>>>>
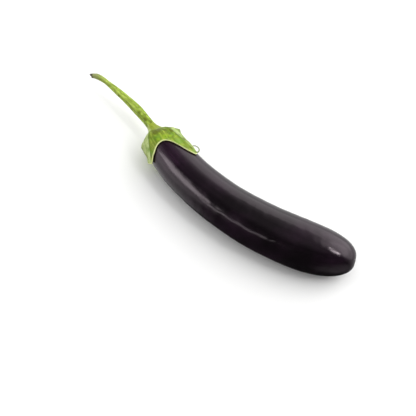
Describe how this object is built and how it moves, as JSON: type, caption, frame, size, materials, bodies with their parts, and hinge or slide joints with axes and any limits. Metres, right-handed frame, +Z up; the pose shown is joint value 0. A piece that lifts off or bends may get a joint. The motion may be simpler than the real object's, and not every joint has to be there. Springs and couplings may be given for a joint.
{
  "type": "eggplant",
  "caption": "Long slender eggplant as picked, bent to one side, with a lobed green calyx over its top and a thin curved stem; it lies on its side.",
  "frame": {"origin": "on the table plane, under the middle of the bounding box", "axes": "+X from the stem's cut end towards the fruit's blossom end, +Z up from the table the eggplant lies on, and +Y towards the inside of its bend"},
  "size_m": [0.3081, 0.0569, 0.0438],
  "materials": {
    "fruit_skin": "smooth waxy skin, purple-black, with soft broad highlights",
    "calyx_skin": "fleshy leaf, dull green with a paler edge and darker spots",
    "stem_skin": "ribbed green stem, dull, dried brown at the cut end"
  },
  "bodies": {
    "root": {"fruit": "fruit_skin", "calyx": "calyx_skin", "stem": "stem_skin"}
  },
  "joints": []
}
<<<<
Extract from the material all lines containing the string "axes".

**Task output**
Describe how this object is built and how it moves, as JSON: type, caption, frame, size, materials, bodies with their parts, and hinge or slide joints with axes and any limits. Metres, right-handed frame, +Z up; the pose shown is joint value 0. A piece that lifts off or bends may get a joint. The motion may be simpler than the real object's, and not every joint has to be there. Springs and couplings may be given for a joint.
  "frame": {"origin": "on the table plane, under the middle of the bounding box", "axes": "+X from the stem's cut end towards the fruit's blossom end, +Z up from the table the eggplant lies on, and +Y towards the inside of its bend"},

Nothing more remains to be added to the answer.